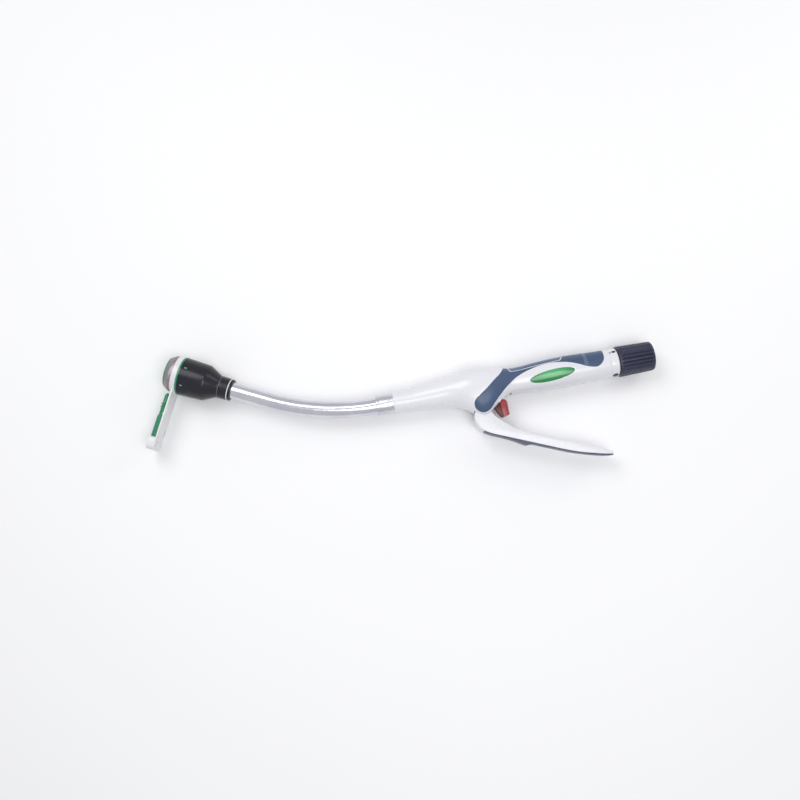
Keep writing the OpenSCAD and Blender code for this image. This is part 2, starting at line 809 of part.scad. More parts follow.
module head_shell() {
    color("#2A2930") along_head() rotate_extrude() polygon([
        [tube_r, neck_t0], [neck_r, neck_t0], [neck_r, flare_t0], [barrel_r - flare_step, barrel_t0],
        [barrel_r, flange_t0],
        [cart_r, flange_t0], [cart_r, cart_t0], [cavity_r, cart_t0], [cavity_r, driver_t0 - free_gap],
        [tube_in_r, flare_t0 + wall], [tube_in_r, tube_t1], [tube_r, tube_t1]
    ]);
}

// Stem of the driver: runs in the end of the shaft tube and carries the base ring
module driver_stem() {
    color("#DEDEE4") along_head(end_gap) pipe(rod_r, rod_in_r, driver_t0 - end_gap);
}

module staple_places() {
    for (row = [0, 1], i = [0 : row_count - 1]) {
        r = row == 0 ? row_inner_r : row_outer_r;
        rotate([0, 0, 360 * (i + 0.5 * row) / row_count]) translate([r, 0, 0]) children();
    }
}

finger_gap = 0.1;

module staple_driver() {
    finger_t = slot_t - 2 * finger_gap;
    finger_w = slot_w - 4 * finger_gap;
    finger_l = finger_top - staple_leg + 2 * staple_wire - driver_t0 - driver_l;
    color("#F0EDE2") along_head() {
        translate([0, 0, driver_t0]) pipe(driver_r, knife_r, driver_l);
        translate([0, 0, driver_t0]) pipe(knife_r, rod_in_r, driver_l / 2);
        staple_places() translate([-finger_t / 2, -finger_w / 2, driver_t0 + driver_l - tiny])
            cube([finger_t, finger_w, finger_l]);
    }
}

knife_depth = 2.5;
knife_edge_t = face_t0 - knife_depth;

module circular_knife() {
    color("#C4C6CA") along_head(driver_t0 + driver_l / 2) difference() {
        pipe(knife_r, knife_r - knife_t, knife_edge_t - driver_t0 - driver_l / 2);
        translate([0, 0, knife_edge_t - driver_t0 - driver_l / 2 - 2 * knife_t])
            cylinder(r1 = knife_r - knife_t, r2 = knife_r, h = 2 * knife_t + tiny);
    }
}

module staple_cartridge() {
    color("#0E8F60") along_head() difference() {
        union() {
            translate([0, 0, cart_t0]) cylinder(r = cart_r, h = cart_l);
            translate([0, 0, flange_t0]) cylinder(r = head_r - 0.5 * run_gap, h = flange_t);
        }
        translate([0, 0, cart_t0 - cut]) {
            cylinder(r = cart_in_r, h = cart_l + 2 * cut);
            staple_places()
                translate([-slot_t / 2, -slot_w / 2, 0]) cube([slot_t, slot_w, cart_l + 2 * cut]);
        }
    }
}

// One staple: a crown and two legs of round wire
staple_wire = 0.15;
leg_depth = 0.5;

module staples() {
    crown_t = face_t0 - leg_depth - staple_leg;
    color("#D8DADF") along_head() staple_places() {
        translate([0, -staple_w / 2, crown_t]) rotate([-90, 0, 0]) cylinder(r = staple_wire, h = staple_w);
        for (side = [-1, 1])
            translate([0, side * (staple_w / 2 - staple_wire), crown_t])
                cylinder(r = staple_wire, h = staple_leg);
    }
}

// Trocar with its guide collar and spike, slotted for the band
trocar_collar_l = 4;
spike_l = 12;
trocar_depth = 6;
trocar_t1 = face_t0 - trocar_depth;
band_eye_r = trocar_r + 3 * free_gap;

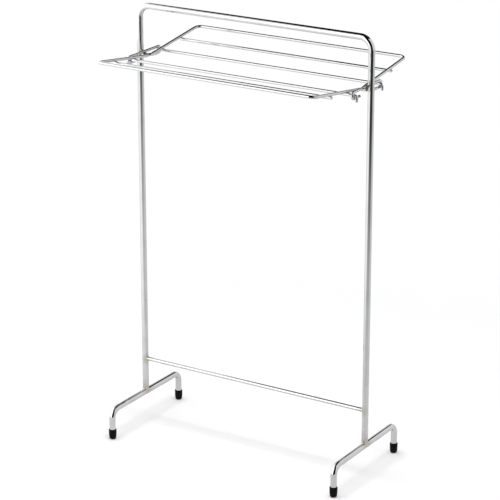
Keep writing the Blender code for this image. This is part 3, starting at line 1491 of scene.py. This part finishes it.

TO BE DONE:
Reproduce all of the data exactly as given.

TASK SOLUTION:
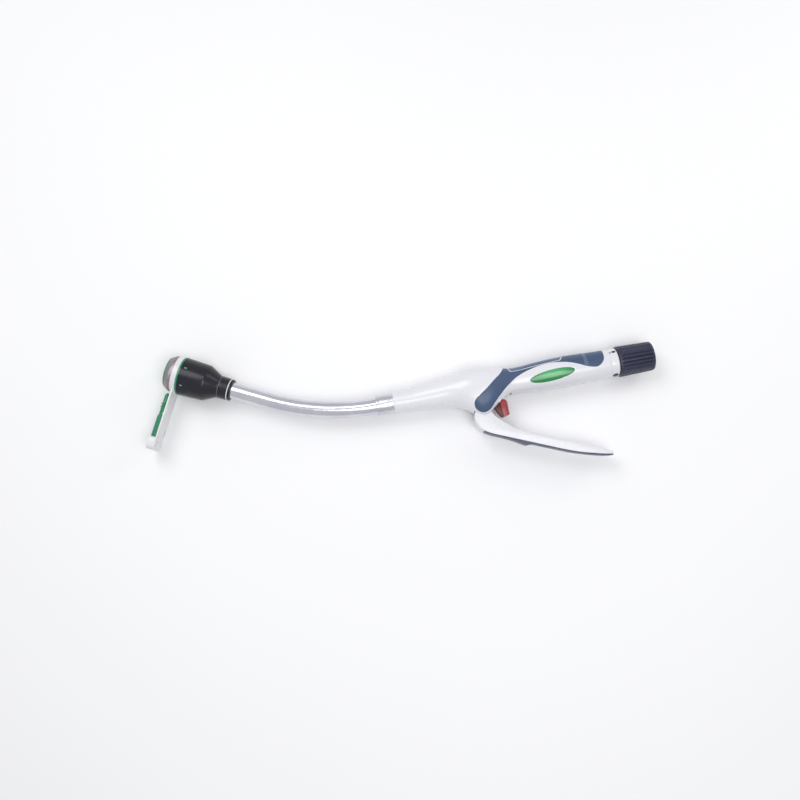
Keep writing the OpenSCAD and Blender code for this image. This is part 2, starting at line 809 of part.scad. More parts follow.
module head_shell() {
    color("#2A2930") along_head() rotate_extrude() polygon([
        [tube_r, neck_t0], [neck_r, neck_t0], [neck_r, flare_t0], [barrel_r - flare_step, barrel_t0],
        [barrel_r, flange_t0],
        [cart_r, flange_t0], [cart_r, cart_t0], [cavity_r, cart_t0], [cavity_r, driver_t0 - free_gap],
        [tube_in_r, flare_t0 + wall], [tube_in_r, tube_t1], [tube_r, tube_t1]
    ]);
}

// Stem of the driver: runs in the end of the shaft tube and carries the base ring
module driver_stem() {
    color("#DEDEE4") along_head(end_gap) pipe(rod_r, rod_in_r, driver_t0 - end_gap);
}

module staple_places() {
    for (row = [0, 1], i = [0 : row_count - 1]) {
        r = row == 0 ? row_inner_r : row_outer_r;
        rotate([0, 0, 360 * (i + 0.5 * row) / row_count]) translate([r, 0, 0]) children();
    }
}

finger_gap = 0.1;

module staple_driver() {
    finger_t = slot_t - 2 * finger_gap;
    finger_w = slot_w - 4 * finger_gap;
    finger_l = finger_top - staple_leg + 2 * staple_wire - driver_t0 - driver_l;
    color("#F0EDE2") along_head() {
        translate([0, 0, driver_t0]) pipe(driver_r, knife_r, driver_l);
        translate([0, 0, driver_t0]) pipe(knife_r, rod_in_r, driver_l / 2);
        staple_places() translate([-finger_t / 2, -finger_w / 2, driver_t0 + driver_l - tiny])
            cube([finger_t, finger_w, finger_l]);
    }
}

knife_depth = 2.5;
knife_edge_t = face_t0 - knife_depth;

module circular_knife() {
    color("#C4C6CA") along_head(driver_t0 + driver_l / 2) difference() {
        pipe(knife_r, knife_r - knife_t, knife_edge_t - driver_t0 - driver_l / 2);
        translate([0, 0, knife_edge_t - driver_t0 - driver_l / 2 - 2 * knife_t])
            cylinder(r1 = knife_r - knife_t, r2 = knife_r, h = 2 * knife_t + tiny);
    }
}

module staple_cartridge() {
    color("#0E8F60") along_head() difference() {
        union() {
            translate([0, 0, cart_t0]) cylinder(r = cart_r, h = cart_l);
            translate([0, 0, flange_t0]) cylinder(r = head_r - 0.5 * run_gap, h = flange_t);
        }
        translate([0, 0, cart_t0 - cut]) {
            cylinder(r = cart_in_r, h = cart_l + 2 * cut);
            staple_places()
                translate([-slot_t / 2, -slot_w / 2, 0]) cube([slot_t, slot_w, cart_l + 2 * cut]);
        }
    }
}

// One staple: a crown and two legs of round wire
staple_wire = 0.15;
leg_depth = 0.5;

module staples() {
    crown_t = face_t0 - leg_depth - staple_leg;
    color("#D8DADF") along_head() staple_places() {
        translate([0, -staple_w / 2, crown_t]) rotate([-90, 0, 0]) cylinder(r = staple_wire, h = staple_w);
        for (side = [-1, 1])
            translate([0, side * (staple_w / 2 - staple_wire), crown_t])
                cylinder(r = staple_wire, h = staple_leg);
    }
}

// Trocar with its guide collar and spike, slotted for the band
trocar_collar_l = 4;
spike_l = 12;
trocar_depth = 6;
trocar_t1 = face_t0 - trocar_depth;
band_eye_r = trocar_r + 3 * free_gap;

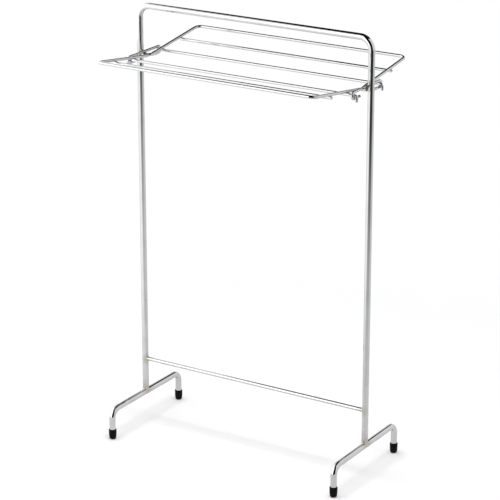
Keep writing the Blender code for this image. This is part 3, starting at line 1491 of scene.py. This part finishes it.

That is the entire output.